* Goal *
Extract from the entries below, exactly as given, only the lines from the line containing "Recreate this object" to the line containing "NECK_BEND = 11.0", both lines included.

(Scripts that build objects)

/---

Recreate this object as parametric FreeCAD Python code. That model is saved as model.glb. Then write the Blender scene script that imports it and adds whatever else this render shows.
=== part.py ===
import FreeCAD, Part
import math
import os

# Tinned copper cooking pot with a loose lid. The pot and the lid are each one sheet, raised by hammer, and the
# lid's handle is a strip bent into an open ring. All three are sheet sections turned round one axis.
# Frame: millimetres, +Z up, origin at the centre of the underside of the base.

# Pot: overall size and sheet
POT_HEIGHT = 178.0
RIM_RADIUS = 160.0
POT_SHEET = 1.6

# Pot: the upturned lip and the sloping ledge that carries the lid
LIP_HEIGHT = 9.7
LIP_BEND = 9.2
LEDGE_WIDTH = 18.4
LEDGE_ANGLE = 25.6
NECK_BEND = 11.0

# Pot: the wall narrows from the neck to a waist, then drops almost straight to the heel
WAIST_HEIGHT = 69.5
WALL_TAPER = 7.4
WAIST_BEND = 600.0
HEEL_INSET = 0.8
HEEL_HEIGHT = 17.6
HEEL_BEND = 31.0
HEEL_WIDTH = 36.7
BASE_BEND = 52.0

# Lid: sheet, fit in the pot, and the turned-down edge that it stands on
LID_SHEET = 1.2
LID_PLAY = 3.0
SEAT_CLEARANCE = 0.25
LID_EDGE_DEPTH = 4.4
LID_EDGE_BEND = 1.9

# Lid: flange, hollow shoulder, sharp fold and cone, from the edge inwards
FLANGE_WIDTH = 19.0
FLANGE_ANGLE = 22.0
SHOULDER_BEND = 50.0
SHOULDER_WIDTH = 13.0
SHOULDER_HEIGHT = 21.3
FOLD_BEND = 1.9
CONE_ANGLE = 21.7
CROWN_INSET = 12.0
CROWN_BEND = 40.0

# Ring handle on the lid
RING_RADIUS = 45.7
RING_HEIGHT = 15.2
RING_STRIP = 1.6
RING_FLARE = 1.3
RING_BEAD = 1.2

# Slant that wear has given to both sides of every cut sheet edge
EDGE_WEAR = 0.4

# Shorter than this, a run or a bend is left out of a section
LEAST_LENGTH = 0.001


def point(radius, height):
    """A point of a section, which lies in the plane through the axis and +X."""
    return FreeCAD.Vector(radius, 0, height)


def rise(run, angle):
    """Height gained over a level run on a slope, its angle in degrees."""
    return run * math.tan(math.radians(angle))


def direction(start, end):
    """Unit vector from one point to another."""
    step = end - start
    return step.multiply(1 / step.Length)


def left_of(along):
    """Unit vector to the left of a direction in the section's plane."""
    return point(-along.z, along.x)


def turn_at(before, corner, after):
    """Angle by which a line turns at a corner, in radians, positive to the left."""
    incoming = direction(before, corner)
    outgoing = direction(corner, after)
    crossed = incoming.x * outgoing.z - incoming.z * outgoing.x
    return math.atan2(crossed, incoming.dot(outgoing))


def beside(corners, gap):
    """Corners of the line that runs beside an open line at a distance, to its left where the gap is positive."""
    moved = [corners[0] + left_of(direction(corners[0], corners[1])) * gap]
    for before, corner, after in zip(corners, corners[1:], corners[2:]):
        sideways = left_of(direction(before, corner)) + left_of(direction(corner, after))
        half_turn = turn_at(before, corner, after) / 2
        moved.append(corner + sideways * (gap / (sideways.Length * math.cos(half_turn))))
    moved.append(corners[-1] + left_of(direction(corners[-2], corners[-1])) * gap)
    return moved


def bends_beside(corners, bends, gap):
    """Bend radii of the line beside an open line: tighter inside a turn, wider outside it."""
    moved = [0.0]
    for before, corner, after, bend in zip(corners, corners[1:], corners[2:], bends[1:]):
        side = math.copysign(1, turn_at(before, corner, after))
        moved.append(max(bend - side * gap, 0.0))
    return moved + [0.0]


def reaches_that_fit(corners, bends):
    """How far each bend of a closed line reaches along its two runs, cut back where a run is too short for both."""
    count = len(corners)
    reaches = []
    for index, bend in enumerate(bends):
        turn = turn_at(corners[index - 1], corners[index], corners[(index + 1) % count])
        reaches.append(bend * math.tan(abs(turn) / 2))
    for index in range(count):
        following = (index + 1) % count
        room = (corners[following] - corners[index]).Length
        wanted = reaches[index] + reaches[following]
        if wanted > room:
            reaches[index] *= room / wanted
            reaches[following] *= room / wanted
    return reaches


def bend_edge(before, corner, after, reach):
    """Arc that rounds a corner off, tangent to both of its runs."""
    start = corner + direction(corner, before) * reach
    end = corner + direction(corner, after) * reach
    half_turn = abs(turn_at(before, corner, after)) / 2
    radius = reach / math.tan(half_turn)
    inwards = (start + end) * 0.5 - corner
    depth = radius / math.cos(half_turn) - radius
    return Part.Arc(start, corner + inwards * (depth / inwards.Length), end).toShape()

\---
/---

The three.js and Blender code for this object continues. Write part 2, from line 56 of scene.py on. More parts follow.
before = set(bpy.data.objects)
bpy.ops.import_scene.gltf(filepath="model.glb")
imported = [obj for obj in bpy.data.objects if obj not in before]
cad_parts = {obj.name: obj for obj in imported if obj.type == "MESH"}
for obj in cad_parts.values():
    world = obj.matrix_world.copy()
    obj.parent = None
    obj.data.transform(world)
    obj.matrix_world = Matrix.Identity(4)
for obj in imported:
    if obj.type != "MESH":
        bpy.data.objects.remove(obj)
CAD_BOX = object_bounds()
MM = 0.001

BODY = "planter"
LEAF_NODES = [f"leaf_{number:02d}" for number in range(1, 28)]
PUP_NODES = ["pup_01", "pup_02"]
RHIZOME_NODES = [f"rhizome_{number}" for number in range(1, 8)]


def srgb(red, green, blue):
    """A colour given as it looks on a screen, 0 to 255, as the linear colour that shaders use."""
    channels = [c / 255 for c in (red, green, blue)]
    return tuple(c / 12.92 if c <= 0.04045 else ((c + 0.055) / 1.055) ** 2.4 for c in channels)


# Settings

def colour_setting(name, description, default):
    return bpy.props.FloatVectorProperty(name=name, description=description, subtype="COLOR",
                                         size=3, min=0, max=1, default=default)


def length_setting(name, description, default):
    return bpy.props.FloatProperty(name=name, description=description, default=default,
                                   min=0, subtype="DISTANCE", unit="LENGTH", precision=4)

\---

* Final result *
Recreate this object as parametric FreeCAD Python code. That model is saved as model.glb. Then write the Blender scene script that imports it and adds whatever else this render shows.
=== part.py ===
import FreeCAD, Part
import math
import os

# Tinned copper cooking pot with a loose lid. The pot and the lid are each one sheet, raised by hammer, and the
# lid's handle is a strip bent into an open ring. All three are sheet sections turned round one axis.
# Frame: millimetres, +Z up, origin at the centre of the underside of the base.

# Pot: overall size and sheet
POT_HEIGHT = 178.0
RIM_RADIUS = 160.0
POT_SHEET = 1.6

# Pot: the upturned lip and the sloping ledge that carries the lid
LIP_HEIGHT = 9.7
LIP_BEND = 9.2
LEDGE_WIDTH = 18.4
LEDGE_ANGLE = 25.6
NECK_BEND = 11.0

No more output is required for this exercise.